Begin Stored rows

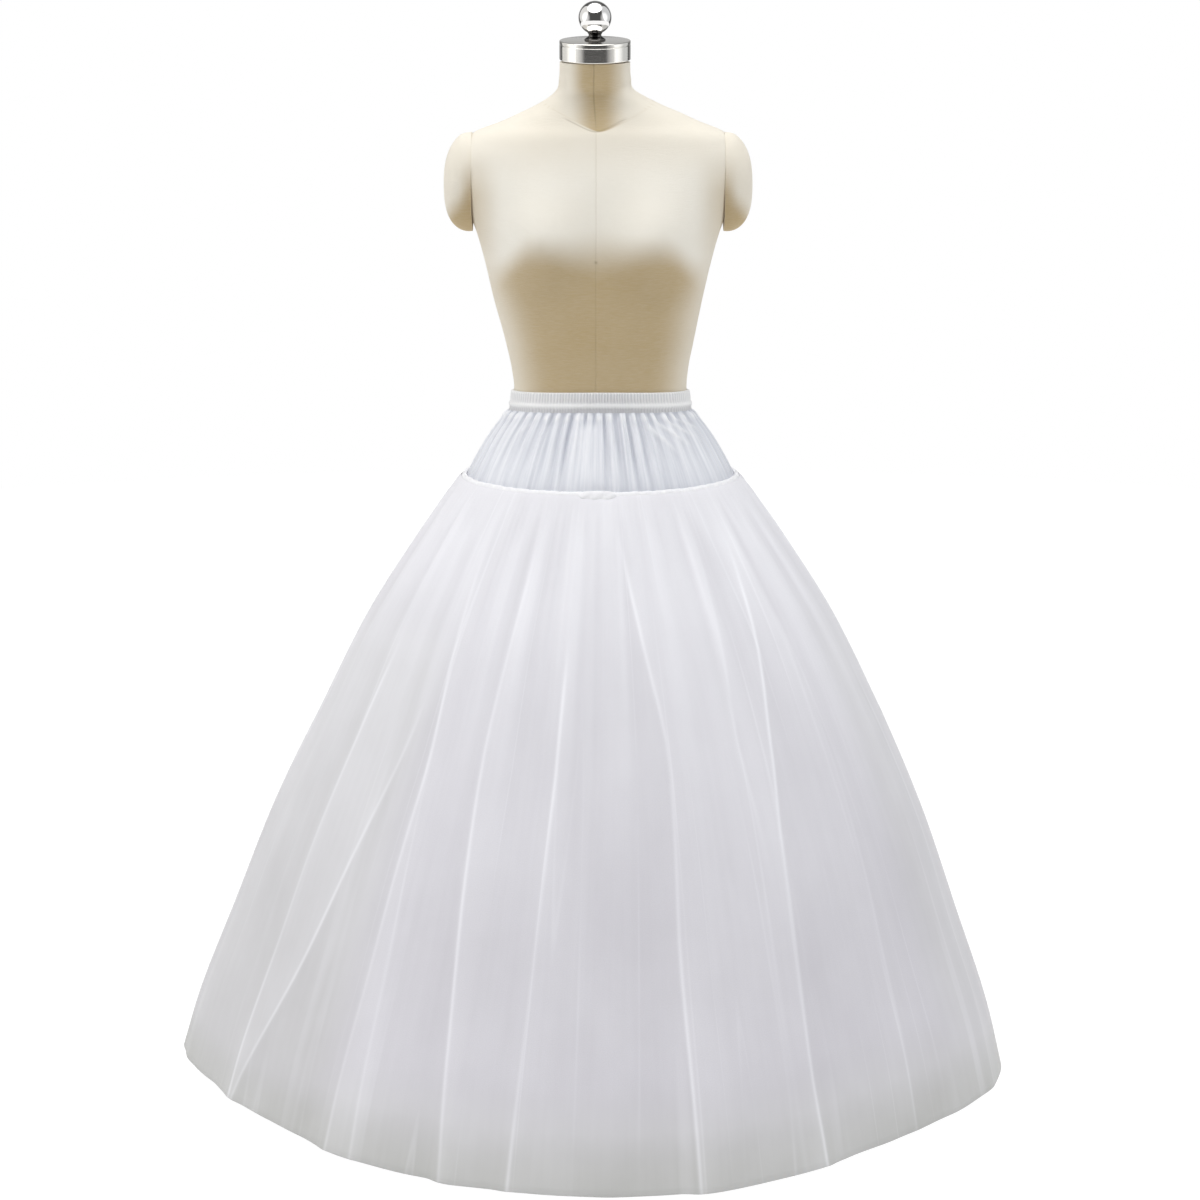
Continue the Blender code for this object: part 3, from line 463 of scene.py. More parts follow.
class Nodes:
    """A short way to write the nodes and links of a material or of the world."""

    def __init__(self, owner):
        owner.use_nodes = True
        self.owner = owner
        self.tree = owner.node_tree

    def add(self, kind, **settings):
        node = self.tree.nodes.new(kind)
        for key, value in settings.items():
            setattr(node, key, value)
        return node

    def put(self, socket, source):
        """Give a socket a number, a colour, or a link to another node's output."""
        if isinstance(source, bpy.types.NodeSocket):
            self.tree.links.new(source, socket)
        else:
            socket.default_value = (*source, 1.0) if socket.type == "RGBA" else source

    def fill(self, node, **inputs):
        for label, source in inputs.items():
            self.put(node.inputs[label.replace("_", " ")], source)
        return node

    def finish(self, **inputs):
        """Fill the material's own shader and return the material."""
        self.fill(self.tree.nodes["Principled BSDF"], **inputs)
        return self.owner

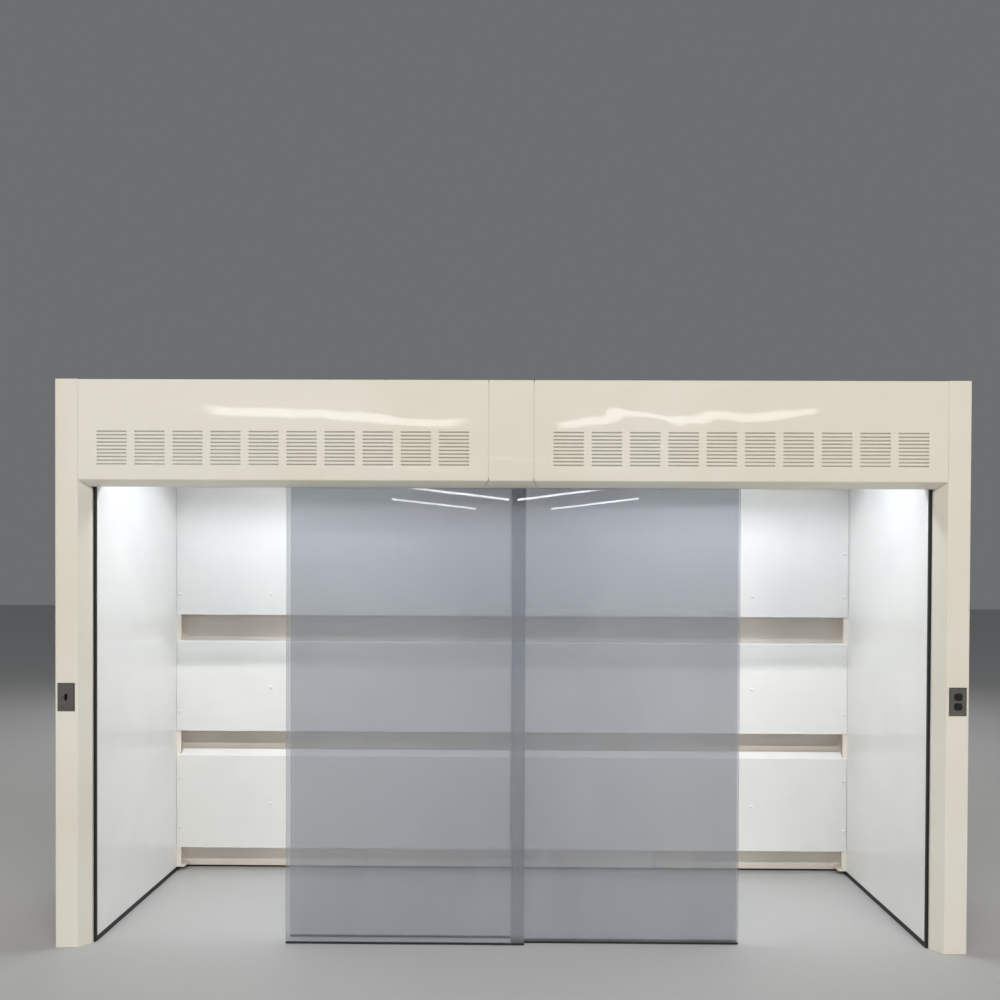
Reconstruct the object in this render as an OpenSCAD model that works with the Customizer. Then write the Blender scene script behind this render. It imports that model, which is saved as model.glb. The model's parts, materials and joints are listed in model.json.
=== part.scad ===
// Walk-in fume hood, 12 ft wide, with four hanging glass sashes that slide sideways.
// The origin is on the floor, at the middle of the hood's width and depth.
// The front faces -Y. Modules work with y = 0 at the front face, and in_place() shifts them.

/* [Overall] */
// Width across the outer side panels
hood_w = 3658; // [3500:1:3800]
// Depth from the front face to the rear panel
hood_d = 1219; // [1200:1:1260]
// Height of the casing, without the exhaust collars
hood_h = 2286; // [2270:1:2340]
// Thickness of the painted steel sheet
sheet_t = 2; // [1.5:0.1:2.5]
// Outer radius of the folds in the front sheets
fold_r = 5; // [3:0.5:8]

/* [Front frame] */
// Width of a post's flat front
post_face_w = 91; // [85:1:100]
// Width of a post's chamfer, seen from the front
chamfer_w = 38; // [30:1:42]
// Depth of the chamfer and of the header's lower bevel
chamfer_d = 50; // [44:1:56]
// Depth of a post along the hood's side
post_d = 180; // [150:1:220]
// Height of the header's flat front
header_h = 402; // [380:1:420]
// Height of the header's lower bevel
bevel_h = 29; // [20:1:36]
// Width of the filler panel in the middle of the header
filler_w = 178; // [150:1:200]
// How far the filler's bevel widens on each side
filler_flare = 28; // [10:1:32]
// Gap of the seams on each side of the filler
seam_gap = 3; // [1:0.5:5]

/* [Louvres] */
// Groups of louvres in one header panel
louvre_groups = 10; // [1:1:10]
// Louvres in one group
louvre_rows = 10; // [1:1:10]
// Distance from one group to the next
group_pitch = 152.4; // [140:0.1:154]
// Width of one louvre
louvre_w = 120; // [80:1:125]
// Height of one louvre's slot
louvre_h = 6; // [4:0.5:7]
// Distance from one louvre to the next
louvre_pitch = 14.5; // [13:0.1:16]
// Height of the top edge of the highest louvre
louvre_top = 2080; // [2060:1:2110]

/* [Chamber] */
// Half of the width between the side liners
chamber_half = 1689; // [1660:1:1692]
// Thickness of the liner panels and the baffles
liner_t = 6; // [4:0.5:6]
// Depth at which the side liners start
liner_front = 76; // [76:1:80]
// Depth of the back liner's face
back_wall = 1120; // [1110:1:1140]
// Height of the side liners above the floor
liner_gap = 22; // [15:1:30]
// Height of the back liner above the floor
back_gap = 8; // [6:1:12]
// Height of the ceiling liner
ceiling_z = 2180; // [2175:1:2185]
// Distance from the middle to the seams of the back liner
back_seam = 738; // [725:1:750]

/* [Baffles] */
// Depth of the baffles' faces
baffle_face = 1030; // [1020:1:1035]
// Lowest point of the lower baffles
lower_z0 = 123; // [110:1:140]
// Top of the lower baffles' flat face
lower_z1 = 588; // [570:1:600]
// Height of the lip along the lower baffles' top
lower_lip = 30; // [10:1:34]
// Lowest point of the middle baffles
middle_z0 = 714; // [700:1:730]
// Top of the middle baffles' flat face
middle_z1 = 1161; // [1140:1:1180]
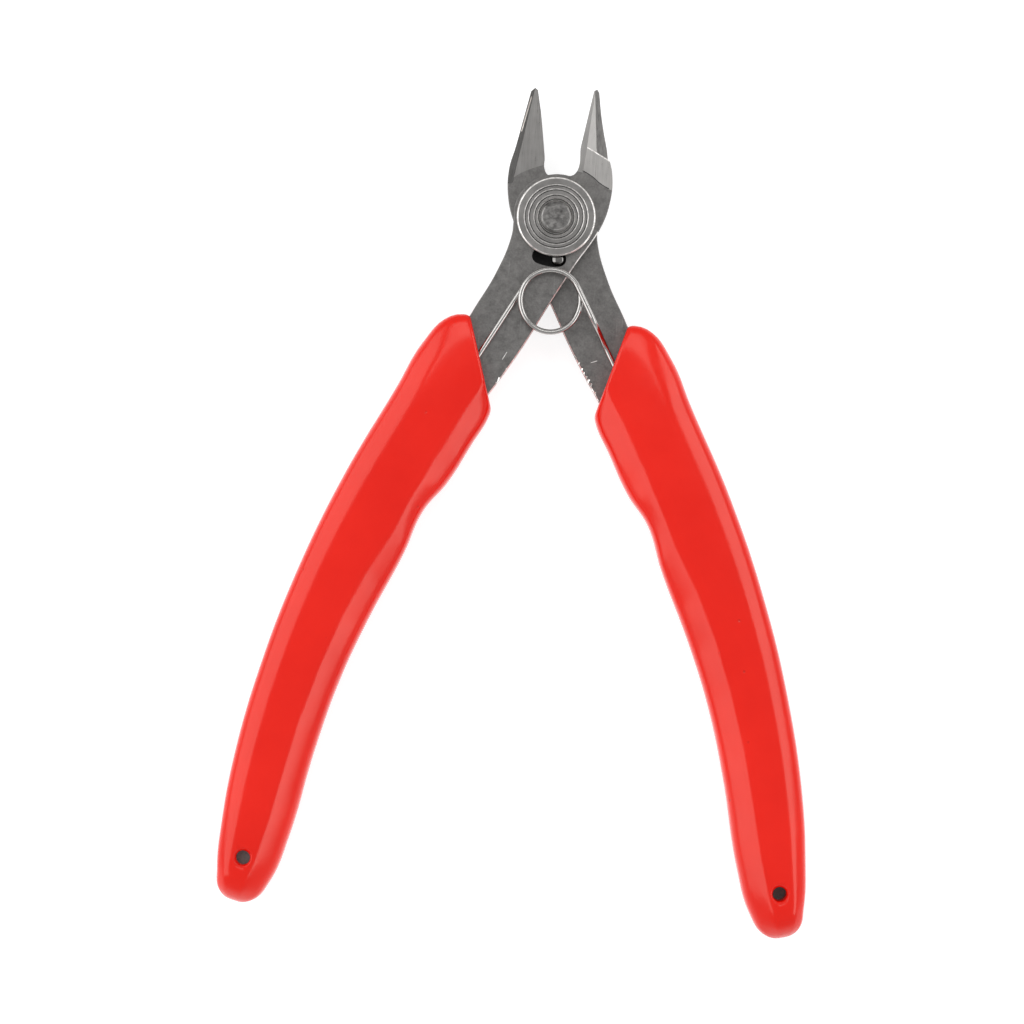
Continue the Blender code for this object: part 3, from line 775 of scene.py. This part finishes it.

End Stored rows

Pull every line containing "scene" from the material above.

Continue the Blender code for this object: part 3, from line 463 of scene.py. More parts follow.
Reconstruct the object in this render as an OpenSCAD model that works with the Customizer. Then write the Blender scene script behind this render. It imports that model, which is saved as model.glb. The model's parts, materials and joints are listed in model.json.
Continue the Blender code for this object: part 3, from line 775 of scene.py. This part finishes it.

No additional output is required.